## Short problem
Output all lines exactly.

------ Collected material

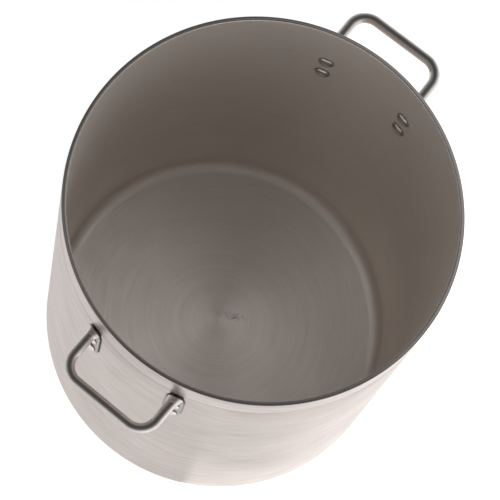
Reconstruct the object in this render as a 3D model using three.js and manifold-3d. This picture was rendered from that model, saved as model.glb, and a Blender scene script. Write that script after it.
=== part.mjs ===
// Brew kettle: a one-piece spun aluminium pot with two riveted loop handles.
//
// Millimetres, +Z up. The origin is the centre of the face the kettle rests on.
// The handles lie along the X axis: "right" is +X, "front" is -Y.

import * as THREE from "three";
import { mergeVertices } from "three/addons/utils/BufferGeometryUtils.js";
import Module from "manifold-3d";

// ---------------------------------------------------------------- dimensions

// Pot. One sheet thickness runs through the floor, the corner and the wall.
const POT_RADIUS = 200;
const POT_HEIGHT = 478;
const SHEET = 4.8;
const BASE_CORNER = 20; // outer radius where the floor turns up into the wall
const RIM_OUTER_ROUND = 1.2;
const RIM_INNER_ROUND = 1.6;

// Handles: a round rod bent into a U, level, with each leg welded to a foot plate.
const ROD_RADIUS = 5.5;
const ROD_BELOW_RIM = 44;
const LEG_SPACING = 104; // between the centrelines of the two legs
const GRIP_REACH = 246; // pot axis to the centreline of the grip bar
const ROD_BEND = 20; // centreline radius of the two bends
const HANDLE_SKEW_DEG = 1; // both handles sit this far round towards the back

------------

## Solution for this exercise
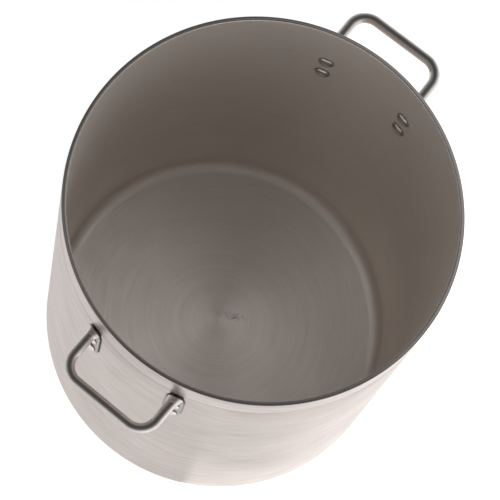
Reconstruct the object in this render as a 3D model using three.js and manifold-3d. This picture was rendered from that model, saved as model.glb, and a Blender scene script. Write that script after it.
=== part.mjs ===
// Brew kettle: a one-piece spun aluminium pot with two riveted loop handles.
//
// Millimetres, +Z up. The origin is the centre of the face the kettle rests on.
// The handles lie along the X axis: "right" is +X, "front" is -Y.

import * as THREE from "three";
import { mergeVertices } from "three/addons/utils/BufferGeometryUtils.js";
import Module from "manifold-3d";

// ---------------------------------------------------------------- dimensions

// Pot. One sheet thickness runs through the floor, the corner and the wall.
const POT_RADIUS = 200;
const POT_HEIGHT = 478;
const SHEET = 4.8;
const BASE_CORNER = 20; // outer radius where the floor turns up into the wall
const RIM_OUTER_ROUND = 1.2;
const RIM_INNER_ROUND = 1.6;

// Handles: a round rod bent into a U, level, with each leg welded to a foot plate.
const ROD_RADIUS = 5.5;
const ROD_BELOW_RIM = 44;
const LEG_SPACING = 104; // between the centrelines of the two legs
const GRIP_REACH = 246; // pot axis to the centreline of the grip bar
const ROD_BEND = 20; // centreline radius of the two bends
const HANDLE_SKEW_DEG = 1; // both handles sit this far round towards the back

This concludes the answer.